Tuesday, March 3, 2009

Currency depreciation in Armenia

According to reports from Yerevan on March 3-4, the Dram to $ exchange rate has settled at about 372 to $ after briefly shooting up to as high as 400, a devaluation of between 22 to 30%. On initial news there were instances of panic buying with some supermarkets suspending sales.

The talk of depreciation has been in the air for months now that most of the world economy is in recession. Most currencies, including the Euro, have devalued relative to USD since last summer.
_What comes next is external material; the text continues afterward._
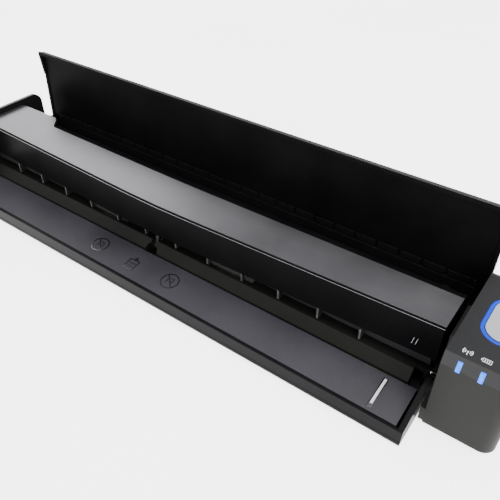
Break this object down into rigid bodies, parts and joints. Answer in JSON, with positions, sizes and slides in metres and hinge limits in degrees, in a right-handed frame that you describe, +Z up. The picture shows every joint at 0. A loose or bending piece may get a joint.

From a non-economist's perspective this is how it works: since most of the world trade is pegged to USD, economic slowdown = decline in production = decline in income for individual countries puts pressure on their currencies to devalue relative to USD, unless the relevant financial authorities use their dollar reserves to continue to buy their currency thus propping it up.

In Armenia's neighborhood, Ruble devalued from about 25/$ last September stabilizing at 36/$ between January and today (50% depreciation over 4 months). Russia had $600 billion in foreign reserves before the crisis; now that fund has shrunk to nearly half after much of it was spent on propping up the ruble and "stimulus" injections elsewhere in the economy.

In Ukraine, Hryvnia devalued from 4.7 to $ in September stabilizing between 8 and 8.5/$ this month (a 90% drop).

Meantime, Georgia and Kazakhstan followed scenarios more similar to Armenia's.

In one or two days in November 2008 - shortly after Georgia secured promises of billions in Western aid - the Georgian Lari fell by 10%; with overall depreciation since last September at about 20 percent. (Considering the regional picture another correction is likely there).

And on February 6 2009, Kazakh Tenge fell by 20 percent relative to USD, with overall depreciation since September at about 25 percent.

All this time, Dram remained steady at 305/$, propped up by the Central Bank, which spent an estimated $400 million in the process. This is being criticized now but without a large economy and with not much cash in the bank – the government probably feared the devaluation would get out of hand.

In the last several weeks, having secured promises of more than $1 billion in credit lines from Russia and IMF (which is almost as much as Armenia's existing foreign currency reserves), the government has decided to let the Dram depreciate, now being in a better position to be able to stabilize it.

Both the government and IMF are predicting the new rate will settle at about 360-380 dram/$. But the general tendency of people to panic, including the run on exchange shops and banks underway since last week, is making the process more volatile and painful that it already is.

If the process stabilizes as promised this will be a temporary shock, but end result will still be that most Armenians will be 20-30% poorer in dollar terms and prices for many imports traded in dollars will go up (that's one of the reasons behind the talk of switching transactions with Russia to rubles, misconstrued by some as Armenia "entering the ruble zone").

If devaluation gets out of control PM Tigran Sarkisian will probably be the one – unfortunately – taking the blame. Unfortunately, because he is one of the few officials who actually understands the problem and is focused on trying to temper the impact of the global crisis on Armenia.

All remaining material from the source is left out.